Data for the task:

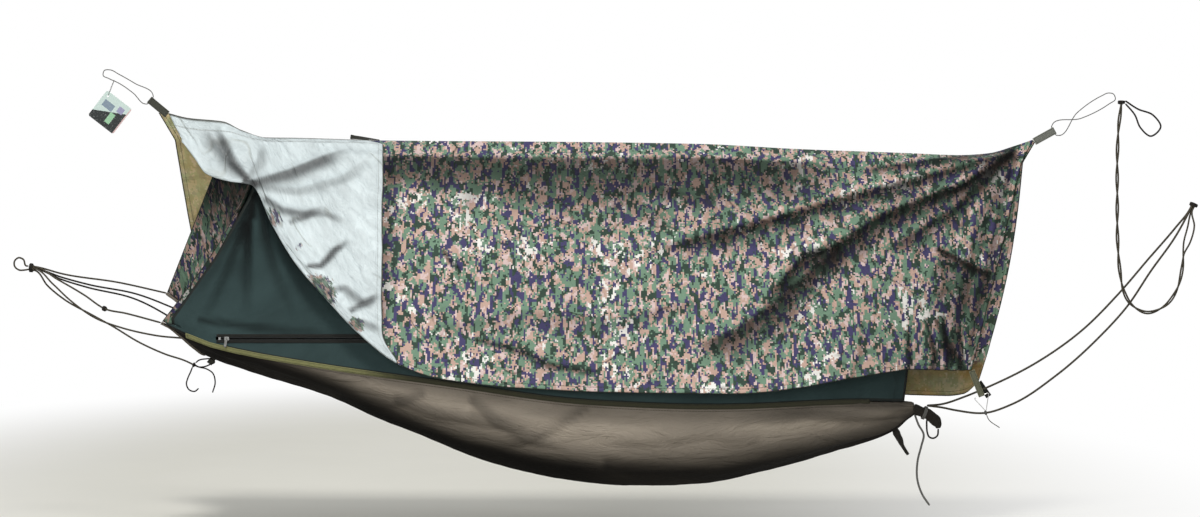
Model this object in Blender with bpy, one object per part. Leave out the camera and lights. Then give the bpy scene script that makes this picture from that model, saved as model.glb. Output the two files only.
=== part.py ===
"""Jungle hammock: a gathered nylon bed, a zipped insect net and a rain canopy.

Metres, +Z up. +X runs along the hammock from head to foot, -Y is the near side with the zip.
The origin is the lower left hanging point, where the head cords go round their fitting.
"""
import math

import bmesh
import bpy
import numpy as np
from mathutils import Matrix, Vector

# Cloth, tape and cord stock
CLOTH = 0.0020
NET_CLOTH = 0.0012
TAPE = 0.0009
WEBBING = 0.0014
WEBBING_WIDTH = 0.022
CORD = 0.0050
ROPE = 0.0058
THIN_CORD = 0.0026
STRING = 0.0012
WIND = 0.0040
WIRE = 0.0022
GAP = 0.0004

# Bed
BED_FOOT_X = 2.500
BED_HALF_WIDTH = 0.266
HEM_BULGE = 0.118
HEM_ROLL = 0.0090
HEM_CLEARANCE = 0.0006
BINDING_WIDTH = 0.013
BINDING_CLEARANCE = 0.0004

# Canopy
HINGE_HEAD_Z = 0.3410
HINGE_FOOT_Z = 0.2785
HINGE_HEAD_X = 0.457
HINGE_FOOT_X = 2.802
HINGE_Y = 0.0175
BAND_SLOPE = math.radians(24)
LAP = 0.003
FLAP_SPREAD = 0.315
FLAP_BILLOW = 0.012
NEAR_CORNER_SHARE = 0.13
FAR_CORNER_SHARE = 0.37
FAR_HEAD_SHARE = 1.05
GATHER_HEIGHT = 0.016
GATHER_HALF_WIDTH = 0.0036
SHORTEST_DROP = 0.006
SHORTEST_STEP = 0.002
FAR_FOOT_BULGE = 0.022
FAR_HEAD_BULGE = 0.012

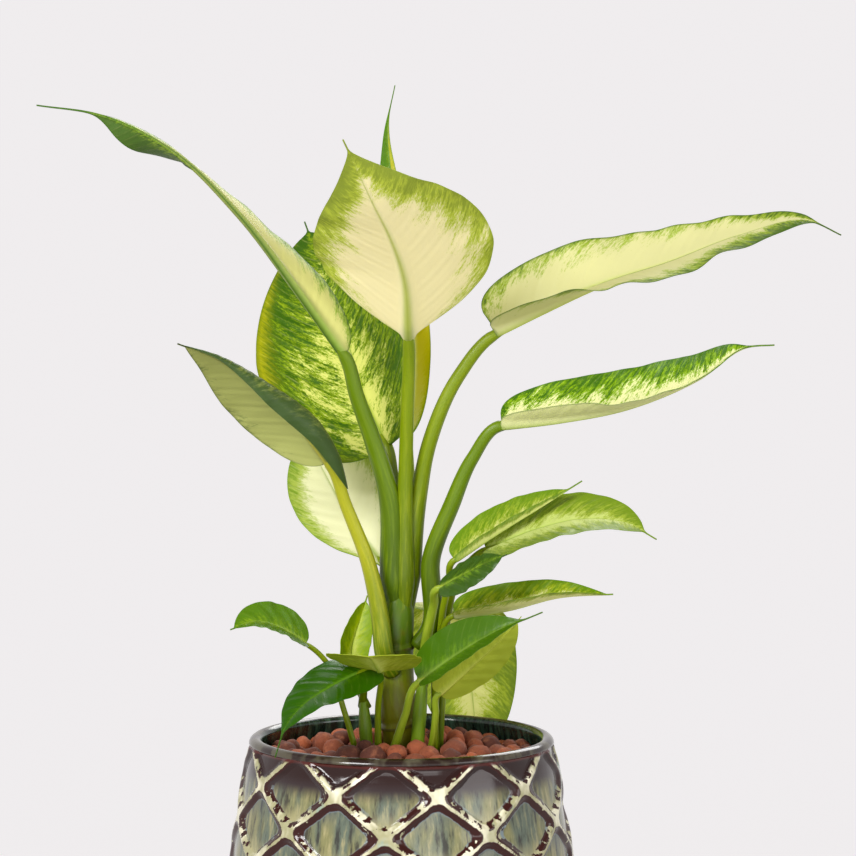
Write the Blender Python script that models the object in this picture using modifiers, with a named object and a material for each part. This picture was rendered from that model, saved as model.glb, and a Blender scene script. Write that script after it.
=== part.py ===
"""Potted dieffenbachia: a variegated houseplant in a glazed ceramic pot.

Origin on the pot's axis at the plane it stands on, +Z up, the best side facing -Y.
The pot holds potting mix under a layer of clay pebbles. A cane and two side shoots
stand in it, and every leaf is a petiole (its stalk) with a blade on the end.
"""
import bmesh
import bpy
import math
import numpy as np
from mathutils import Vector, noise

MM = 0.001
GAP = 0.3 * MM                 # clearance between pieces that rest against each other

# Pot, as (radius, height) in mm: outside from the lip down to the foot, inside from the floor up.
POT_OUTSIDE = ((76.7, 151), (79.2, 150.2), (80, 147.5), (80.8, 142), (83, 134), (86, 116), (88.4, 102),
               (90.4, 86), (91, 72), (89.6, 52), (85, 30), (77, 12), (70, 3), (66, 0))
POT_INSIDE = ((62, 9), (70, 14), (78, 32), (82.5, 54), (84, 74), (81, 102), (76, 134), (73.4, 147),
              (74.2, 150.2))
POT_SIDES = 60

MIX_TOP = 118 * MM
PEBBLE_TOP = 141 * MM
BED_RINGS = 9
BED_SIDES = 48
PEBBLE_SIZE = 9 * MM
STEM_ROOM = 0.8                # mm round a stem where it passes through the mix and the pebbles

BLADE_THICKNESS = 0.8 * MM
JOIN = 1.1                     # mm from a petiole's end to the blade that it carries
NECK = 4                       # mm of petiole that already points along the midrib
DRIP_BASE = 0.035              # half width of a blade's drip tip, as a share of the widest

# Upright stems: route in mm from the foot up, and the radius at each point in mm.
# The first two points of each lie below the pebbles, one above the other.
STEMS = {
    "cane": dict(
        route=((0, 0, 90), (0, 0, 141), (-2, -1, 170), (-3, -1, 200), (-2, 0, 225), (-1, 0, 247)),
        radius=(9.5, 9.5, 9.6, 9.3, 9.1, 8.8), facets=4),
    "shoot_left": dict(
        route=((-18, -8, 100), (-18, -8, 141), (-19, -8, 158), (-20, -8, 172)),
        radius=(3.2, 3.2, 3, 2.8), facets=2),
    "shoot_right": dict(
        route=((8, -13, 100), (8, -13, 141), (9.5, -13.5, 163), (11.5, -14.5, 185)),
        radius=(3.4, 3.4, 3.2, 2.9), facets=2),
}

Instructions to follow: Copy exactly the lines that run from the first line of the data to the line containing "a rain canopy.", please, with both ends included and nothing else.

Complete response:
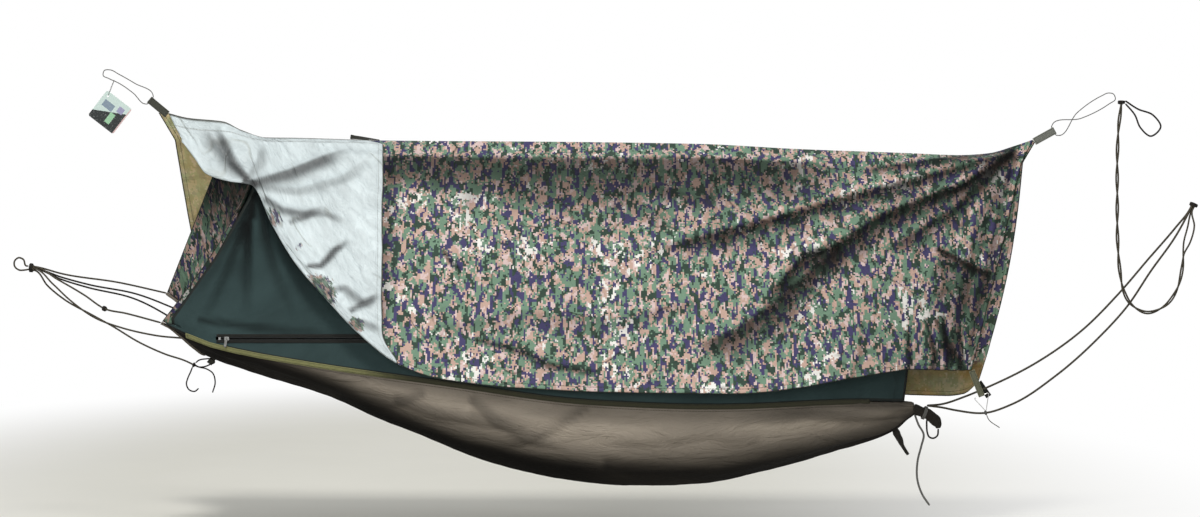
Model this object in Blender with bpy, one object per part. Leave out the camera and lights. Then give the bpy scene script that makes this picture from that model, saved as model.glb. Output the two files only.
=== part.py ===
"""Jungle hammock: a gathered nylon bed, a zipped insect net and a rain canopy.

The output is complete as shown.